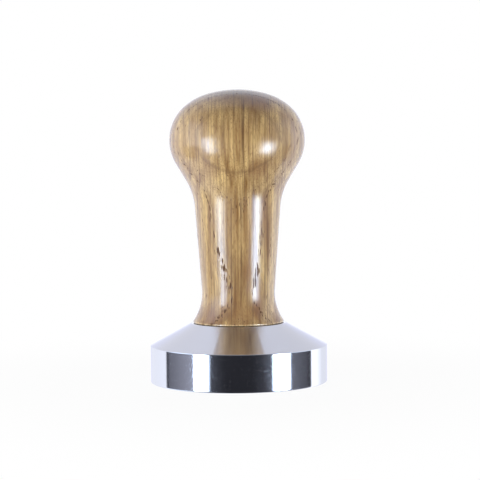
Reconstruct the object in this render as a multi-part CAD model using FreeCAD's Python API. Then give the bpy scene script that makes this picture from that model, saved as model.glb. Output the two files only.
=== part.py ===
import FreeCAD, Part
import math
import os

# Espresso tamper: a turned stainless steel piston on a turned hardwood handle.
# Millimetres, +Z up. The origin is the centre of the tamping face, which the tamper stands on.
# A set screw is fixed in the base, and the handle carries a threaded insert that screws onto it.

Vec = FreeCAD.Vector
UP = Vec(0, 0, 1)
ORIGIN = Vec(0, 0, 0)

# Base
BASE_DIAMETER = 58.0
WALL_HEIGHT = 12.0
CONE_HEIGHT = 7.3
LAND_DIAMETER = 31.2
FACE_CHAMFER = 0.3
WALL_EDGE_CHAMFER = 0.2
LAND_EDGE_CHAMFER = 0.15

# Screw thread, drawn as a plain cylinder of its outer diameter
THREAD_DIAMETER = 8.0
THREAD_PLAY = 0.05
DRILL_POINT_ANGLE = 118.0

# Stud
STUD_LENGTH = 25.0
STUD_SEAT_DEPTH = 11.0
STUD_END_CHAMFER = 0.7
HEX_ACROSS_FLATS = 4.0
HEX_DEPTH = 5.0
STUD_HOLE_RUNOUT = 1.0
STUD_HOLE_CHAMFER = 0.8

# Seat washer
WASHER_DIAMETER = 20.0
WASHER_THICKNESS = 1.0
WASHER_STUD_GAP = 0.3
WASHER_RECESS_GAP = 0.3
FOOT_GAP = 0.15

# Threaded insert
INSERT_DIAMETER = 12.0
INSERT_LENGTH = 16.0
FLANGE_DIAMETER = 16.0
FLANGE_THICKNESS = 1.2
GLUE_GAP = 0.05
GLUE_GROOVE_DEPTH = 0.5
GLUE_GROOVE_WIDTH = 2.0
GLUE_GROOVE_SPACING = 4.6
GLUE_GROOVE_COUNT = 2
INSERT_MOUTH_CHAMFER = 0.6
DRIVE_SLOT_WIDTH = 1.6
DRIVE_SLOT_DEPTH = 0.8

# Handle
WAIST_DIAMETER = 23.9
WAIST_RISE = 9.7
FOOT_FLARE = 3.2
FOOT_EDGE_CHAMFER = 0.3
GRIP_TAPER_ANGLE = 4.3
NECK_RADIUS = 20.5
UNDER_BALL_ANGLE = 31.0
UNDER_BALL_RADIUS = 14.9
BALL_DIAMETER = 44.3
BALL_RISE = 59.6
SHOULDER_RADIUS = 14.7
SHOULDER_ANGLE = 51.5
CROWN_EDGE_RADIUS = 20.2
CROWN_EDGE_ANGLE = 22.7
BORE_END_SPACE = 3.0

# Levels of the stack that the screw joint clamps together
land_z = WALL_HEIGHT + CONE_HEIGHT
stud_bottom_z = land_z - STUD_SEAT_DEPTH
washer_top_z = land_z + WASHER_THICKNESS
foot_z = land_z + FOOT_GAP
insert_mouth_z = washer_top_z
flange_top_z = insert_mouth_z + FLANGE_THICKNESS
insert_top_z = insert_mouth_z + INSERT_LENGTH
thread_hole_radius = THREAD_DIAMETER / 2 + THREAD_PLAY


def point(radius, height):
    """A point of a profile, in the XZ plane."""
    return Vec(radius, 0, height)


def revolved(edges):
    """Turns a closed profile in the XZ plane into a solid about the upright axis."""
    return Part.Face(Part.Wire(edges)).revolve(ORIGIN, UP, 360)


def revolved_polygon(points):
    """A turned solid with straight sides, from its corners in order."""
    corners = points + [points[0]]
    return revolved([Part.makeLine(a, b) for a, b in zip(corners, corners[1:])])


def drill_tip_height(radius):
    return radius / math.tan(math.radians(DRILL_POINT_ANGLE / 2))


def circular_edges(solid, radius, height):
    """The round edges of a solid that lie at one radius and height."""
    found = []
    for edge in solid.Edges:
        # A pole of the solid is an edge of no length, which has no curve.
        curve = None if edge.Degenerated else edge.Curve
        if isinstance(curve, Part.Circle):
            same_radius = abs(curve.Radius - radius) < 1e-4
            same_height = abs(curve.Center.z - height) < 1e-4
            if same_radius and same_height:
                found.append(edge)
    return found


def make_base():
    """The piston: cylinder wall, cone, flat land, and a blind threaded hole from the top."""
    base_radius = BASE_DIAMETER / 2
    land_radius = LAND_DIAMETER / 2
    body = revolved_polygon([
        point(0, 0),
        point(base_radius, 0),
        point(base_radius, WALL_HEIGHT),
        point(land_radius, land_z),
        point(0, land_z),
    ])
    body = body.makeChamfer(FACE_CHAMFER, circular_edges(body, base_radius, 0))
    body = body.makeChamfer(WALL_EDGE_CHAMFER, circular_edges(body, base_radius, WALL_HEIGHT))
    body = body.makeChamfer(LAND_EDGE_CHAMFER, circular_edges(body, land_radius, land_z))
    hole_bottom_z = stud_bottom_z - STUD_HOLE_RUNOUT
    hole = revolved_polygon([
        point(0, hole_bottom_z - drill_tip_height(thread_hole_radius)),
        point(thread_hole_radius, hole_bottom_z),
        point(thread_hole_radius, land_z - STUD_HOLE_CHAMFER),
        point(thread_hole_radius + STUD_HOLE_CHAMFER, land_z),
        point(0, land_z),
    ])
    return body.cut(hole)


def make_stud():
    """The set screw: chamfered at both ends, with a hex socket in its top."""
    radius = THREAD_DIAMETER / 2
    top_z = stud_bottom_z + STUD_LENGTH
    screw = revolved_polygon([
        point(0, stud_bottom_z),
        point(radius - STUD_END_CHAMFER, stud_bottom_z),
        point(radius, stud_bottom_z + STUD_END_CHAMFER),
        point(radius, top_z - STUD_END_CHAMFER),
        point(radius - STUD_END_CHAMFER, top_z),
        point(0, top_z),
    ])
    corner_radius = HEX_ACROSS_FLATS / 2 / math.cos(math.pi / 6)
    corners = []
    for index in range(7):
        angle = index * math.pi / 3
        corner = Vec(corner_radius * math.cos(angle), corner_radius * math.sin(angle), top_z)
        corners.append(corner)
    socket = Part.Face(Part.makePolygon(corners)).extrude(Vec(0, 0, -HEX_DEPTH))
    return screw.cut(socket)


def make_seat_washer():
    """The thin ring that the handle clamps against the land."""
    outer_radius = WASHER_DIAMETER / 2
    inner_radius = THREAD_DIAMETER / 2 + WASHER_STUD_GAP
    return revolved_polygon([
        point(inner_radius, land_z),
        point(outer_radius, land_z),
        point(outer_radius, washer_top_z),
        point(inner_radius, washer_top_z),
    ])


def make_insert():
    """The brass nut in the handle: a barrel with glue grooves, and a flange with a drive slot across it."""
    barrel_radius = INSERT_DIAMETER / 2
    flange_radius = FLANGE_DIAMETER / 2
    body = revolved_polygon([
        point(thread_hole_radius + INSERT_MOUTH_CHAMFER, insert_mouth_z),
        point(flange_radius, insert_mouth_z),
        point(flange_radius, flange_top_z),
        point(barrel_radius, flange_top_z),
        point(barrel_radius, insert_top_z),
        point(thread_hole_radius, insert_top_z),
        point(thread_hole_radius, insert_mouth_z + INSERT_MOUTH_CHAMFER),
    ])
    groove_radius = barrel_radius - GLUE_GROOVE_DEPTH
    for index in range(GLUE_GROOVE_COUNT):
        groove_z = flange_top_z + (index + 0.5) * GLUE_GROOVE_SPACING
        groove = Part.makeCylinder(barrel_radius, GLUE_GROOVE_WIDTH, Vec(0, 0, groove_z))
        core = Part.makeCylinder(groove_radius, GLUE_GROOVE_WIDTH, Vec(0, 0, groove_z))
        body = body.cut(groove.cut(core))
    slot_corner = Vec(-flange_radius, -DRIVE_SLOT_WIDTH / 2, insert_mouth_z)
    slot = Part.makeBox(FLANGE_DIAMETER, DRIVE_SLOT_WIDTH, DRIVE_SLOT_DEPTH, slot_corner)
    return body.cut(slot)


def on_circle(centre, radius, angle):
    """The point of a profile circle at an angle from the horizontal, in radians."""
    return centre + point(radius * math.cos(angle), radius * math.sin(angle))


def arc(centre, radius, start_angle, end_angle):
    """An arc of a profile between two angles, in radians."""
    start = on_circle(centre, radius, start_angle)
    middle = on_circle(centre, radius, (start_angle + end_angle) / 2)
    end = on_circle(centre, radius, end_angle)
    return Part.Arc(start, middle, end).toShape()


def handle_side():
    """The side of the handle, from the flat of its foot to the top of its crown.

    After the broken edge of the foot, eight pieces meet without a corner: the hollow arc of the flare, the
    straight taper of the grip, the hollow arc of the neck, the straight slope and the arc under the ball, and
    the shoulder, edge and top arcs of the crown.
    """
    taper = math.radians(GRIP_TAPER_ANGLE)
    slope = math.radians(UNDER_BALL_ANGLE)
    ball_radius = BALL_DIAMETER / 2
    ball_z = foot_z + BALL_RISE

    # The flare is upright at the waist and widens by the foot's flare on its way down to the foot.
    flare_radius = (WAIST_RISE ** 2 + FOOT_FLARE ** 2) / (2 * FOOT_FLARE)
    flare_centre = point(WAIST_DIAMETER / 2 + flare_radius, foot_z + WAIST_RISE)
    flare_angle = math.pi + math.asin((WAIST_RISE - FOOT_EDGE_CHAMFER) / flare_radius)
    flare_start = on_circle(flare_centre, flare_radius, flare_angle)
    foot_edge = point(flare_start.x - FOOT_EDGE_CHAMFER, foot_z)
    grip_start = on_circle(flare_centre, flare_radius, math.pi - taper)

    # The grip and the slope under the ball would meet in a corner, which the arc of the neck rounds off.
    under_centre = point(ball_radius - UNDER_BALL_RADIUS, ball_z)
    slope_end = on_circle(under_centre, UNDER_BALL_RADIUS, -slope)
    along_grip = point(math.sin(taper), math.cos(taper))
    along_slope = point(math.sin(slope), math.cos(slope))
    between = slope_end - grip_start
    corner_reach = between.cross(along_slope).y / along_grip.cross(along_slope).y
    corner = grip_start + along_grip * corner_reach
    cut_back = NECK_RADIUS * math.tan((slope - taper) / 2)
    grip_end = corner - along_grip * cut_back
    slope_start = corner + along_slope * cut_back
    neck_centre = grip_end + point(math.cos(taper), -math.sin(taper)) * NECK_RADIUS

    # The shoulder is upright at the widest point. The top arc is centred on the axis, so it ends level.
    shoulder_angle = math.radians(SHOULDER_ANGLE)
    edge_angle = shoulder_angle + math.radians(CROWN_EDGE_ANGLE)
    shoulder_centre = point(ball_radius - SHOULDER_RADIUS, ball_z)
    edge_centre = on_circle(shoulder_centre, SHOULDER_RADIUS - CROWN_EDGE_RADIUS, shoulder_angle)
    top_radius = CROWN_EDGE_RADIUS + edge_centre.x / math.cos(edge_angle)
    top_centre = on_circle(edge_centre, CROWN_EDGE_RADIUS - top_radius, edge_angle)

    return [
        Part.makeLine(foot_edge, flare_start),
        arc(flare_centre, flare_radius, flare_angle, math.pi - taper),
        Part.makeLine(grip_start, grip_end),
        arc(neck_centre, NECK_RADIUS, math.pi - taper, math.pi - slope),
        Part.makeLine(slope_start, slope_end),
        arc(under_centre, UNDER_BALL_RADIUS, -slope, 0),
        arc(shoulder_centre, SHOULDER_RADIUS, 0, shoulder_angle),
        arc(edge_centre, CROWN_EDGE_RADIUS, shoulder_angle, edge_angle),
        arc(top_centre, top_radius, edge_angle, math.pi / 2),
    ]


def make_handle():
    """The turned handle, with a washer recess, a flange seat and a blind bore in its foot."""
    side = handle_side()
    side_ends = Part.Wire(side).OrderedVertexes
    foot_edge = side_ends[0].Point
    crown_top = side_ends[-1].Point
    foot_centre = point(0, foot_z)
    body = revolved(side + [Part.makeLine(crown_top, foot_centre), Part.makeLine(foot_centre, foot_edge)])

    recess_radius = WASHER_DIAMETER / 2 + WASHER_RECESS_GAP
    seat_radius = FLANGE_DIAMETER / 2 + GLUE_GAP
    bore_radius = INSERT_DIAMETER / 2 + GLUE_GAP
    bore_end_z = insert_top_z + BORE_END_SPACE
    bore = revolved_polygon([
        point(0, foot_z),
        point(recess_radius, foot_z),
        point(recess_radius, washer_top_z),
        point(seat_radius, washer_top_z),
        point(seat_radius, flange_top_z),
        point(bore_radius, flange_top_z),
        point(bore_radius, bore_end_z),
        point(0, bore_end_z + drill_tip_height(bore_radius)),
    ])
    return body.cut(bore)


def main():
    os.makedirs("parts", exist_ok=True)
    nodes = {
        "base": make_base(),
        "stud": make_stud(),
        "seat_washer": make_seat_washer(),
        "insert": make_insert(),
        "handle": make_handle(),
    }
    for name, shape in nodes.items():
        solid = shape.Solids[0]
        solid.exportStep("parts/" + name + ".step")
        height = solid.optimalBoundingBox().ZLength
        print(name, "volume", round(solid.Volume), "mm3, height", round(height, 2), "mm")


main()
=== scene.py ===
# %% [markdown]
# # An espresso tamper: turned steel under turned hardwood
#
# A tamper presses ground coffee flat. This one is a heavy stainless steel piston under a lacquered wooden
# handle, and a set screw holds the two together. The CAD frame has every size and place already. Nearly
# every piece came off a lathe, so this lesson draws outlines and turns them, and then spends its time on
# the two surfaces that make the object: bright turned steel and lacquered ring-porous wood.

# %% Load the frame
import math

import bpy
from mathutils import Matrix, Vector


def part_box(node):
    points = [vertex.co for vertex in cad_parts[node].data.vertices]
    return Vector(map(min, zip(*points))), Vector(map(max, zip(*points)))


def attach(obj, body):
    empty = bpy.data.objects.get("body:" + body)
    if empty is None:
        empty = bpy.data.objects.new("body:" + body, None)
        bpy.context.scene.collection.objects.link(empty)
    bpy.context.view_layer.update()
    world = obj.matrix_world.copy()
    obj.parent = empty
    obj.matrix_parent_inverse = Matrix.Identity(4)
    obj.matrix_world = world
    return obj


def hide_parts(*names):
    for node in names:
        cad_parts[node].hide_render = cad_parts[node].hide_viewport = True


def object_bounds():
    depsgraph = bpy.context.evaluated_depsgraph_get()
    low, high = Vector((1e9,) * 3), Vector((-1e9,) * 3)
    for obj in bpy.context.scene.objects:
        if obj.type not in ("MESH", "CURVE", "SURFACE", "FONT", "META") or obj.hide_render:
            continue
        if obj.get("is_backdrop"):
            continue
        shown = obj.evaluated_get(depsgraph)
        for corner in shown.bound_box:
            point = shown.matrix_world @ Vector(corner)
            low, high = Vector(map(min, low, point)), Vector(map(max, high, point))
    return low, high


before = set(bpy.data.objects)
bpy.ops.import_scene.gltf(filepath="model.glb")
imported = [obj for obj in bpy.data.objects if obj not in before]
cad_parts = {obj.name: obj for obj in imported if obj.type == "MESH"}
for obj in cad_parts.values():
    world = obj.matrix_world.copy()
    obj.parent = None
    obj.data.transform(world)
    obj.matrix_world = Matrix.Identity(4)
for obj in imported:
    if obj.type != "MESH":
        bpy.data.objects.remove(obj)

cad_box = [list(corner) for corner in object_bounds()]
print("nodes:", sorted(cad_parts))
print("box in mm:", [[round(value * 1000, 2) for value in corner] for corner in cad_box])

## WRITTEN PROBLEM
In the listing above, reproduce the first line and each one after it through the line that contains "LAND_EDGE_CHAMFER = 0.15".

## FULL ANSWER
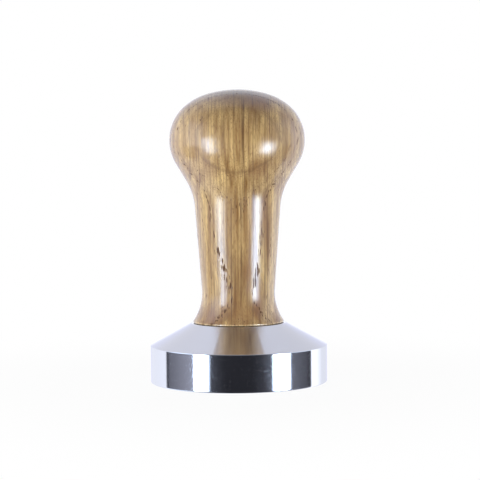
Reconstruct the object in this render as a multi-part CAD model using FreeCAD's Python API. Then give the bpy scene script that makes this picture from that model, saved as model.glb. Output the two files only.
=== part.py ===
import FreeCAD, Part
import math
import os

# Espresso tamper: a turned stainless steel piston on a turned hardwood handle.
# Millimetres, +Z up. The origin is the centre of the tamping face, which the tamper stands on.
# A set screw is fixed in the base, and the handle carries a threaded insert that screws onto it.

Vec = FreeCAD.Vector
UP = Vec(0, 0, 1)
ORIGIN = Vec(0, 0, 0)

# Base
BASE_DIAMETER = 58.0
WALL_HEIGHT = 12.0
CONE_HEIGHT = 7.3
LAND_DIAMETER = 31.2
FACE_CHAMFER = 0.3
WALL_EDGE_CHAMFER = 0.2
LAND_EDGE_CHAMFER = 0.15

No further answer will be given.